Snow levels will rise well above the mountain passes early this week, meaning motorists traveling through Snoqualmie Pass along Interstate 90 will face water on roads and reduced visibility from downpours and fog instead of a snow-covered highway.
“This will not be a big snow event for the Cascades except for the highest peaks as snow levels will rise to between 7,000 and 7,500 feet on Tuesday,” AccuWeather Senior Meteorologist Dan Baker said.
Several hours of freezing rain can be enough to cause dangerous travel and power outages from Portland, Oregon, eastward through the Columbia River Gorge along I-84.
Motorists venturing east of the Cascades will face a significant hazard due an extended period of ice in the valleys of northern Oregon and southern Washington.
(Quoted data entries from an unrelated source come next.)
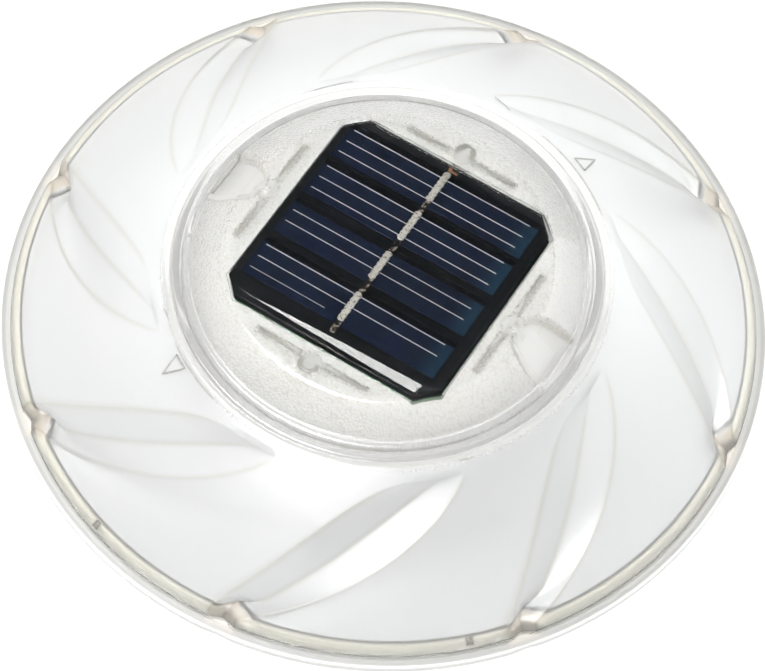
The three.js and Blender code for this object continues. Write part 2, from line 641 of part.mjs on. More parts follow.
addFloat();
addCase();
addPanel();
addLamp();
addParts();
addBattery();
addDoor();
addSwitch();
addWires();

export default light;
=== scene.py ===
"""Looks of a floating solar pool light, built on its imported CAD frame. Metres, +Z up, floor at zero."""

import json
import math

import bmesh
import bpy
import numpy as np
from mathutils import Matrix, Vector

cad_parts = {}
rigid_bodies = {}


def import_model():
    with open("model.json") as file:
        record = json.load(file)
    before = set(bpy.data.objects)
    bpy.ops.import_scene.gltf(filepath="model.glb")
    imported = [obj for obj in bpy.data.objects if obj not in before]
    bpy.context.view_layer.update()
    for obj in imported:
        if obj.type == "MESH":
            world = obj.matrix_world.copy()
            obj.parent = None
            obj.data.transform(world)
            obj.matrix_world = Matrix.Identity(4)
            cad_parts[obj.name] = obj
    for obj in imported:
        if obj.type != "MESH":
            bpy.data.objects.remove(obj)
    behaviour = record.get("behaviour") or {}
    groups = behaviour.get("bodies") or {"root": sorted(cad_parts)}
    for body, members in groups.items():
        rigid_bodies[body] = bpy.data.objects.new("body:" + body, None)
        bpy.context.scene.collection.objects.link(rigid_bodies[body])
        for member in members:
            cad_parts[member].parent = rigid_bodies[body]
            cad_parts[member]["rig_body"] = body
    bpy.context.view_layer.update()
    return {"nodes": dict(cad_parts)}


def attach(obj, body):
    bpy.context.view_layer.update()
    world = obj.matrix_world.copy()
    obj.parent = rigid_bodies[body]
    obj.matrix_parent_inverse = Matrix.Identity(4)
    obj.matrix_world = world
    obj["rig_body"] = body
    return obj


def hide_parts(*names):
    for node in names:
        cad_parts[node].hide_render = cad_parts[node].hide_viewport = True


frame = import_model()
NODES = frame["nodes"]
MM = 0.001

# ---------------------------------------------------------------- the object's dimensions, in millimetres
FLANGE_LOW = 29.8
MID_Z = 30.9  # the plane the two shells mirror about
FLANGE_HALF = 1.1
FLOAT_R = 89.95
FOOT_R = 87.3
EDGE_R = 85.1
EDGE_H = 3.6
COLLAR_R = 49.5
COLLAR_H = 21.7
BORE_R = 47.2
TUBE_R = 49.0
SPIGOT_R = 49.5
WALL = 1.8

VANES = 8
SECTOR = 360 / VANES
TIP_ANGLE = 21.7
TIP_R = 54.0
VANE_END_R = 86.0
VANE_DEPTH = 3.2

MODULE_TURN = math.radians(-28.6)
BAY_TURN = math.radians(45)
CAP_TOP = 58.2
PANEL = 56.3
PANEL_CHAMFER = 4.65
CELL_MIDDLES = (20.6, 9.0, -3.5, -16.3)
FINGER_ROWS = ((24.0, 20.6, 17.3), (12.4, 9.05, 5.65), (-1.8, -5.1), (-12.8, -16.2, -19.5))
FINGER_LEFT = -24.8
FINGER_RIGHT = 22.4


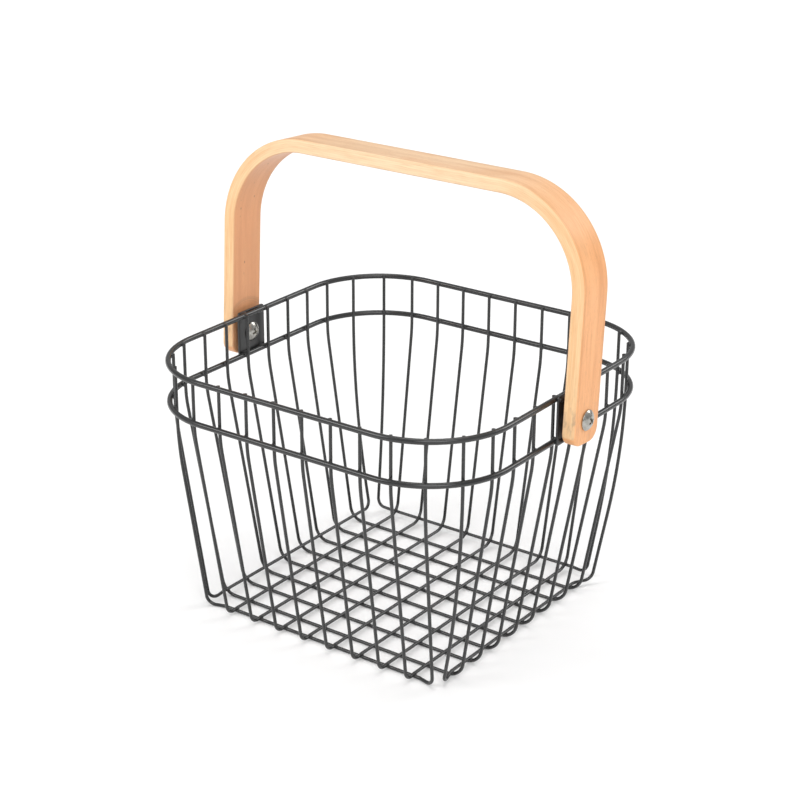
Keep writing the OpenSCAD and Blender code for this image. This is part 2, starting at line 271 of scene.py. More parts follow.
def bent_birch():
    """Laminated birch. The strip attribute holds metres along, across and through the strip."""
    r = Recipe("bent_birch")
    strip = r.add("Attribute", attribute_name="strip").outputs["Vector"]
    parts = r.add("SeparateXYZ", {0: strip})
    along, across, through = (parts.outputs[i] for i in range(3))
    far = r.math("ABSOLUTE", along)
    wide = r.math("ABSOLUTE", across)

    # Growth bands and fibres run along the strip
    bands = r.noise(r.stretch(strip, (9, 160, 90)), 1, 4, 0.6)
    fibres = r.noise(r.stretch(strip, (70, 1900, 1900)), 1, 3, 0.6)
    pores = r.noise(r.stretch(strip, (260, 4200, 4200)), 1, 2, 0.5)
    clouds = r.noise(r.stretch(strip, (24, 60, 60)), 1, 3, 0.55)
    figure = r.math("ADD", r.math("MULTIPLY", bands, 0.6), r.math("MULTIPLY", fibres, 0.4))
    figure = r.ramp(figure, 0.34, 0.66)
    # The grip is painted paler and less saturated than the legs: partly the wood's own tone, partly a painted
    # sheen of the overhead light on the handle's top
    legs = r.mix(figure, rgb(0.74, 0.315, 0.115), rgb(0.93, 0.465, 0.20))
    grip_tone_and_sheen = r.mix(figure, rgb(0.70, 0.43, 0.235), rgb(0.87, 0.61, 0.385))
    wood = r.mix(r.ramp(far, *GRIP_TO_LEG), grip_tone_and_sheen, legs)
    wood = r.mix(r.math("MULTIPLY", r.ramp(clouds, 0.5, 0.68), 0.4), wood, rgb(0.70, 0.35, 0.15))
    wood = r.mix(r.math("MULTIPLY", r.ramp(pores, 0.56, 0.7), 0.4), wood, rgb(0.45, 0.22, 0.10))

    # A fine double line runs along both sides of the outer face, where its veneer was trimmed
    outside = r.ramp(through, *OUTER_FACE)
    trim = r.math("PINGPONG", r.math("SUBTRACT", wide, TRIM_START), TRIM_HALF_STEP)
    trim = r.math("SUBTRACT", 1.0, r.ramp(trim, 0.0, TRIM_LINE))
    band = r.math("SUBTRACT", *(r.ramp(wide, *step) for step in TRIM_BAND))
    trim = r.math("MULTIPLY", r.math("MULTIPLY", trim, band), outside)
    wood = r.mix(r.math("MULTIPLY", trim, 0.5), wood, rgb(0.46, 0.24, 0.11))

    # Edge faces: paler plies with thin glue lines, each ply with fibres of its own
    edge = r.ramp(wide, *EDGE_FACE)
    ply = r.math("ADD", r.math("DIVIDE", through, PLY_THICKNESS), 20.5)
    ply_wave = r.math("ABSOLUTE", r.math("SUBTRACT", r.math("FRACT", ply), 0.5))
    glue = r.math("SUBTRACT", 1.0, r.ramp(ply_wave, 0.0, 0.09))
    layer = r.math("FLOOR", r.math("SUBTRACT", ply, 0.5))
    layer_along, layer_own = r.math("MULTIPLY", along, 22), r.math("MULTIPLY", layer, 7.31)
    layer_place = r.add("CombineXYZ", {0: layer_along, 1: layer_own})
    layer_tone = r.noise(layer_place.outputs[0], 1, 3, 0.6)
    layer_tone = r.ramp(layer_tone, 0.35, 0.7)
    leg_plies = r.mix(layer_tone, rgb(0.94, 0.62, 0.335), rgb(0.86, 0.50, 0.24))
    grip_plies = r.mix(layer_tone, rgb(0.93, 0.70, 0.45), rgb(0.86, 0.59, 0.35))
    plies = r.mix(r.ramp(far, *GRIP_TO_LEG), grip_plies, leg_plies)
    plies = r.mix(r.math("MULTIPLY", r.ramp(fibres, 0.48, 0.7), 0.4), plies, rgb(0.68, 0.38, 0.18))
    plies = r.mix(r.math("MULTIPLY", glue, 0.4), plies, rgb(0.55, 0.29, 0.14))
    wood = r.mix(edge, wood, plies)

    # The inside face is coloured redder and darker, with small dark flecks
    inside = r.math("SUBTRACT", 1.0, r.ramp(through, *INNER_FACE))
    wood = r.mix(r.math("MULTIPLY", inside, 0.55), wood, rgb(0.68, 0.33, 0.18))
    fleck_cells = r.add(
        "TexVoronoi", {"Vector": r.stretch(strip, (150, 400, 0)), "Scale": 1.0, "Randomness": 1.0}
    )
    fleck_pick = r.add("SeparateColor", {0: fleck_cells.outputs["Color"]}).outputs[0]
    fleck = r.math("SUBTRACT", 1.0, r.ramp(fleck_cells.outputs["Distance"], 0.06, 0.2))
    fleck = r.math("MULTIPLY", fleck, r.ramp(fleck_pick, 0.8, 0.86))
    fleck = r.math("MULTIPLY", fleck, r.math("SUBTRACT", 1.0, edge))
    fleck = r.math("MULTIPLY", fleck, r.math("ADD", r.math("MULTIPLY", inside, 0.6), 0.15))
    wood = r.mix(fleck, wood, rgb(0.13, 0.07, 0.04))

    # Faint arcs rubbed into the inside face round each pivot by the bracket's corners
    below = r.math("SUBTRACT", far, PIVOT_ALONG)
    spot = r.add("CombineXYZ", {0: below, 1: across}).outputs[0]
    reach = r.add("VectorMath", {0: spot}, operation="LENGTH").outputs["Value"]
    rings = r.noise(r.add("CombineXYZ", {0: r.math("MULTIPLY", reach, 1400)}).outputs[0], 1, 2)
    rub = r.math("SUBTRACT", *(r.ramp(reach, *step) for step in RUB_RING))
    rub = r.math("MULTIPLY", r.math("MULTIPLY", rub, r.ramp(rings, 0.42, 0.6)), inside)
    wood = r.mix(r.math("MULTIPLY", rub, 0.3), wood, rgb(0.30, 0.17, 0.10))

    # Handling grime near the strip's ends
    end = r.ramp(far, PIVOT_ALONG - GRIME_BEFORE_PIVOT, PIVOT_ALONG + GRIME_PAST_PIVOT)
    grime = r.ramp(r.noise(r.stretch(strip, (90, 260, 260)), 1, 4, 0.65), 0.45, 0.7)
    grime = r.math("MULTIPLY", grime, end)
    grime = r.math("MULTIPLY", grime, r.math("ADD", r.math("MULTIPLY", edge, 0.55), 0.18))
    wood = r.mix(grime, wood, rgb(0.36, 0.24, 0.17))

    rough = r.math("ADD", 0.32, r.math("MULTIPLY", fibres, 0.16))
    height = r.math("ADD", fibres, r.math("MULTIPLY", pores, 0.5))
    height = r.math("SUBTRACT", height, r.math("MULTIPLY", r.math("MULTIPLY", glue, edge), 0.5))
    return r.use(Base_Color=wood, Roughness=rough, Normal=r.bump(height, 0.00012, 0.5))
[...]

Travel will be treacherous around Ellensburg and Wenatchee, Washington. Slippery roads and sidewalks may persist for a few hours after the air temperature rises above freezing. In these areas, a significant buildup of ice is likely with extensive power outages.
The risk of ice will extend to Pendleton, Oregon, as well as along Interstate 90 to Spokane, Washington, and into western Montana, before an eventual changeover to rain.
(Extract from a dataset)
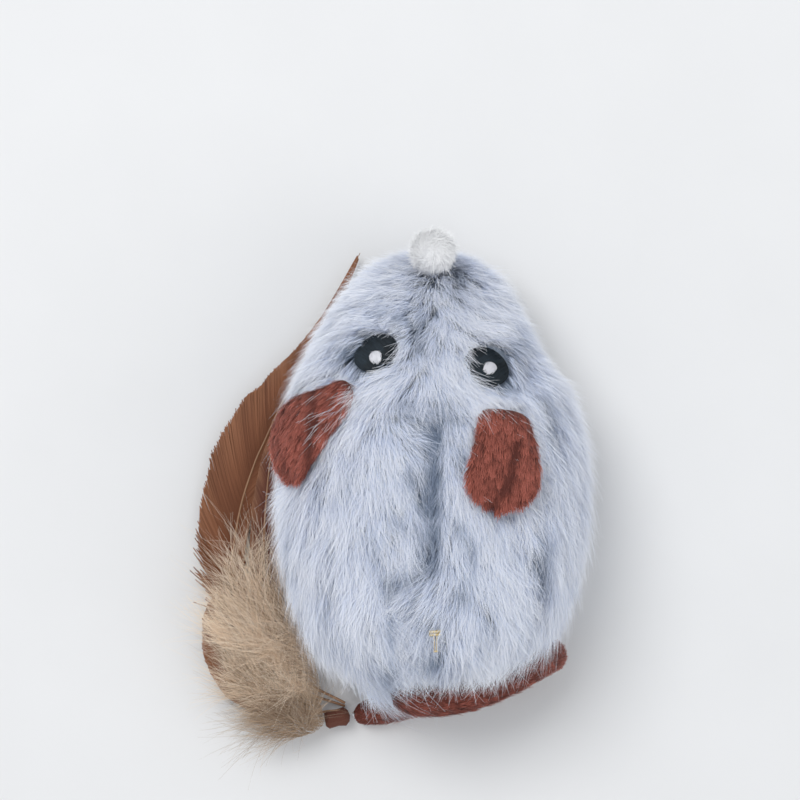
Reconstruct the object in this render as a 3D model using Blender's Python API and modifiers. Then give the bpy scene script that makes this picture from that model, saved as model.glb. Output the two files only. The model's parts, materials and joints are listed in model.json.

Wintry weather may become more extensive over the Northwest by this weekend.
“The jet stream (a fast-moving river of air along which storms travel) will take a dip across the West during midweek and will help bring colder air farther south,” Root said. “That will lower snow levels and allow snow to pile up across the Cascades later in the week.”
Periods of rain, albeit not as heavy as earlier in the week, will continue to dampen the Interstate 5 corridor late this week.
While dry weather will hold across California early this week, the second half of the week will turn stormy.